Pour être honnête, il faut préciser que cette carence ne se ressent pas encore au tout début du film. Comme je l’ai écrit plus haut, Malik est alors une feuille blanche, et le scénario dramatique
lui tombe dessus à son corps défendant, par un concours de circonstances : les détenus corses qui « tiennent » la prison veulent éliminer un prisonnier arabe, et il leur faut pour
cela un autre arabe qui ne soit pas encore affilié à son groupe ethnique. Pantin aux ordres, instrument de mort non consentant, Malik est alors montré dans ses moments de doute et de rébellion.

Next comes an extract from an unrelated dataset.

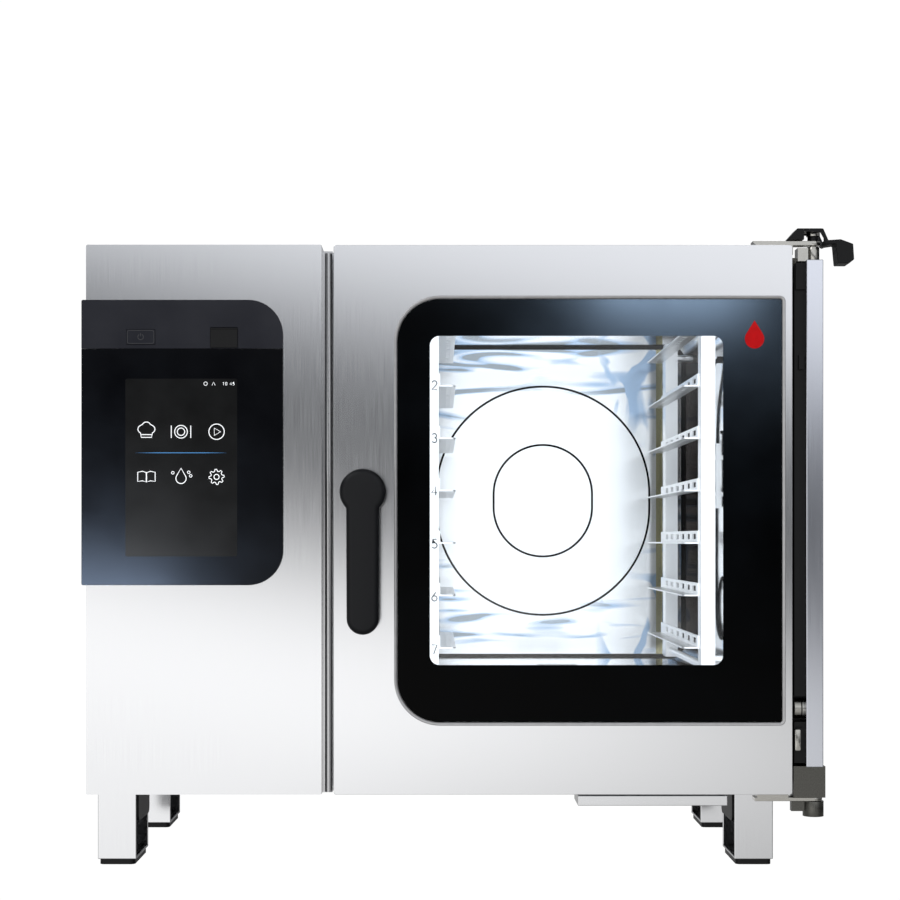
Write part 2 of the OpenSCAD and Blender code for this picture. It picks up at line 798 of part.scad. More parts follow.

L’assassinat en lui-même est certainement la meilleure scène du film – on y ressent comment il est à la fois extrêmement facile et extrêmement difficile de tuer un homme. C’est une fois le héros
doté d’une conscience de soi et d’un plan d’action qu’il nous devient paradoxalement impénétrable.

On peut se dire que c’est alors le metteur en scène qui prend le relais, au travers du regard qu’il porte sur son héros. Les Scarface de Hawks puis De Palma étaient eux aussi en
leurs temps de pures boules d’énergie, qui se projetaient tout entiers dans l’action par instinct et pour l’adrénaline. Mais dans chaque cas le cinéaste ne se contentait pas, comme le fait
malheureusement Jacques Audiard dans le cas présent, de se placer dans le sillage de sa création ; il exprimait un point de vue tranché et réfléchi sur les agissements de celle-ci. Que ce
point de vue soit enthousiaste, critique, ambigu, etc. n’est que secondaire. L’important est qu’il existe, qu’il vienne donner un motif aux images. Or rien de tel n’est à l’œuvre dans Un
prophète
. Sans être ennuyeux le film sonne creux, l’enjeu de chaque séquence s’évaporant avant d’avoir pu irriguer la suite des événements – un phénomène de dissipation très proche de
celui observable dans American gangster de Ridley Scott. Malik n’est jamais suffisamment mis en danger, ni ses stratégies suffisamment parasitées par l’imprévu pour faire sortir
le récit de ses rails rectilignes.

La réalisation d’Audiard n’insuffle aucun trouble, je l’ai déjà dit, et il en est de même pour le suspense. Le cinéaste ne déroge à aucun moment à une ligne directrice trop monocorde et rebattue
– filmage à l’épaule très près des visages et des corps, photographie grisâtre, sentiment de claustrophobie assuré par l’omniprésence dans le cadre des murs et plafonds des cellules ou des
couloirs. La méthode a fait ses preuves, et elle tient encore la route ici ; mais on attendait forcément plus de celui qui avait si bien su trafiquer à sa manière les codes et les formes du
biopic (Un héros très discret) puis, surtout, du polar urbain (les excellents Sur mes lèvres et De battre mon cœur s’est arrêté). Loin de
la tension et de l’ambivalence de ces précédents films, Un prophète a le ronronnement tranquille d’une série télé, efficace mais sans âme. Cela suffit à le placer bien au-dessus
du tout-venant médiocre du polar français, mais dans l’absolu le niveau ainsi atteint reste peu élevé. Peut-être faut-il y voir une conséquence du fait qu’Audiard, pour la première fois, n’est
pas à l’origine du script ; et qu’il a filmé ce dernier consciencieusement certes mais sans y trouver d’inspiration, sans le vivre réellement. Un coup dans l’eau, pour rien.